Afin de faire échos à la structure du film en trois actes, la musique du film devra avoir trois "couleurs" différentes. Notamment, j'aimerais qu'elle soit commes les ailes de mon héros, commençant avec une sonorité riche et pleine puis s'amenuisant à mesure que les plumes sont perdues pour devenir presque exsangue et se reconstituer pour revenir triomphante quand l'être découvre le bonheur de la nage." (Extrait de la note d'intention du réalisateur)

Barry Purves

Né le 5 juillet 1955, Barry J.C. Purves, d'origine anglaise, est un des maîtres du cinéma d'animation contemporain. Son travail est profondément influencé par les traditions du théâtre et de l'opéra. Il est mondialement reconnu pour sa qualité de conteur et sa capacité à dépeindre les personnages et leurs émotions à travers un langage de gestes.

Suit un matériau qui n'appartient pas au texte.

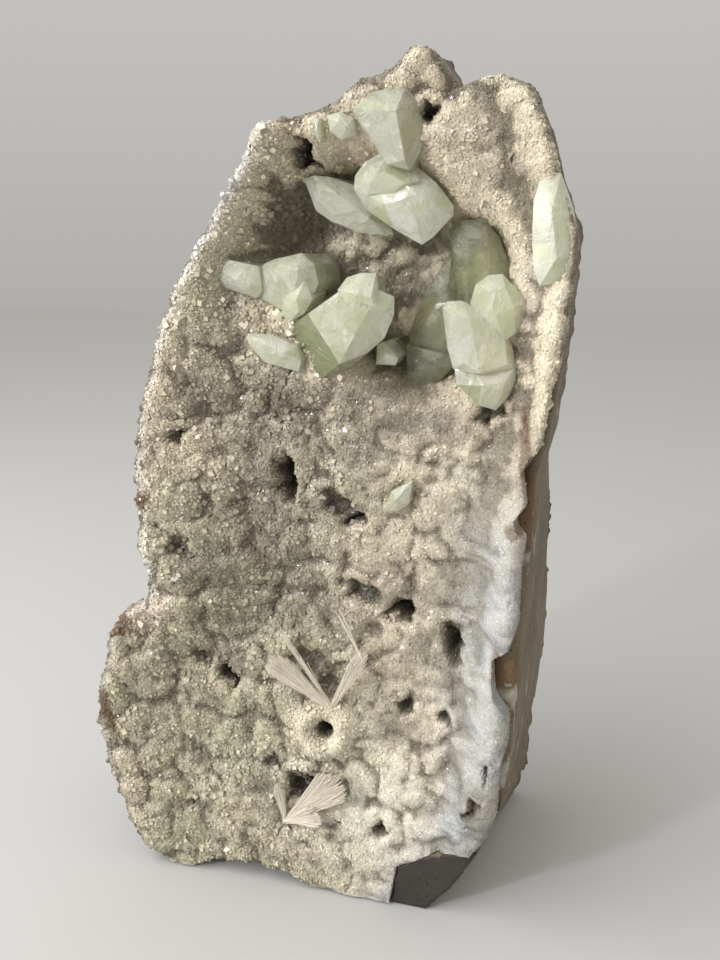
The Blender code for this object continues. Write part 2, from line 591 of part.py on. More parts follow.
def build_crystals(relief, parts, cutters):
    """All apophyllite crystals and both scolecite sprays."""
    mint = make_material("apophyllite", (0.62, 0.74, 0.64), 0.2, 0.75)
    cream = make_material("scolecite", (0.82, 0.78, 0.66), 0.45)
    druse = shifted_copy("druse_cutter", relief, -1.5 * GAP, cutters)
    groups = (
        ("apophyllite_top_group", TOP_CRYSTALS), ("apophyllite_right_group", RIGHT_CRYSTALS),
        ("apophyllite_left_group", LEFT_CRYSTALS), ("apophyllite_side_crystal", SIDE_CRYSTALS),
        ("apophyllite_rim_crystal", RIM_CRYSTALS), ("apophyllite_foot_crystal", FOOT_CRYSTALS),
        ("apophyllite_small_blade", BLADE_CRYSTALS), ("apophyllite_brow_pair", BROW_CRYSTALS),
    )
    for name, forms in groups:
        grown_together(name, forms, druse, mint, parts, cutters)
    spray("scolecite_upper_spray", UPPER_FANS, UPPER_NEEDLES, druse, cream, parts, cutters)
    spray("scolecite_lower_spray", LOWER_FANS, (), druse, cream, parts, cutters)


def main():
    clear_scene()
    parts = make_collection("apophyllite_cluster")
    cutters = make_collection("cutters")
    relief = relief_block("druse_relief", druse_face, DRUSE_STEP, DRUSE_FACES, FAR_BACK, cutters)
    bed = relief_block("crust_bed", crust_bed, BED_STEP, BED_FACES, FAR_BACK + 5 * MM, cutters)
    build_crust(relief, bed, parts, cutters)
    build_matrix(bed, parts, cutters)
    build_crystals(relief, parts, cutters)
    for piece in parts.objects:
        for vert in piece.data.vertices:
            vert.co.y -= RIM_TO_ORIGIN
    for cutter in cutters.objects:
        cutter.hide_render = True
        cutter.display_type = "WIRE"


main()
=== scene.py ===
"""Dressed apophyllite cluster: a sawn piece of basalt with an open, druse-lined vug.

The crust of fine druse is built again at a fine step from the same measures as the solid and is
covered with small crystal points.  The large apophyllite crystals, the two sprays of scolecite
needles and the basalt are built with the detail that the plain solids leave out.  All sizes are
in metres in the frame of the part: +Z up, +X to the right, +Y from the open face to the back.
"""

import logging
import math
from collections.abc import Callable, Iterator, Sequence
from dataclasses import dataclass, field
from enum import Enum, IntEnum

import bpy
import numpy as np
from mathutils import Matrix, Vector


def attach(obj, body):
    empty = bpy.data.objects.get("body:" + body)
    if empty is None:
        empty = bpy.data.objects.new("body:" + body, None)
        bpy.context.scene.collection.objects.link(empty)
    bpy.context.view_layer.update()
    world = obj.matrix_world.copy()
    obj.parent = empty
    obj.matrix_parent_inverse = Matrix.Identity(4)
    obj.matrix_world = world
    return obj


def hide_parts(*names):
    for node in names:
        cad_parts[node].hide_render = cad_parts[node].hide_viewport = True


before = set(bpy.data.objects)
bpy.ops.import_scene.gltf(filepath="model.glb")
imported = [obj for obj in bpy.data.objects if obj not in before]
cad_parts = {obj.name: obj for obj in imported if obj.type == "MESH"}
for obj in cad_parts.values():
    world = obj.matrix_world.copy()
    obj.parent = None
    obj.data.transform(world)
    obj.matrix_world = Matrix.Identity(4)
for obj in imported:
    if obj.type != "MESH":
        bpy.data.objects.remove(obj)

log = logging.getLogger("apophyllite_cluster")

MM = 0.001
RIM_TO_ORIGIN = 45.0 * MM
LEAST_THICKNESS = 0.5 * MM
Outline = Sequence[tuple[float, float]]
Colour = tuple[float, float, float]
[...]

Après des études de civilisation grecque et de théâtre à l'université de Manchester, il commence à travailler comme régisseur et comme acteur dans de nombreux théâtres d'Angleterre. Dès 1986, il devient animateur free-lance et réalise des publicités, des clips, des séquences d'animation et dirige également des ateliers dans tous les principaux studios américains (Dreamworks, PDI, Pixar, Will Vinton's...). Il réalise aussi de nombreuses interviews télévisées, des documentaires et collabore régulièrement à divers magazines. En 1989, il crée sa propre société, Bare Boards, avec laquelle il produira désormais la plupart de ses projets.
Les films de Barry Purves ont remporté plus de soixante prix internationaux et on été nominés aux Oscars et aux BAFTA. Il a également travaillé en tant qu'animateur sur des longs métrages comme Mars Attacks !, King Kong ou Le Seigneur des anneaux.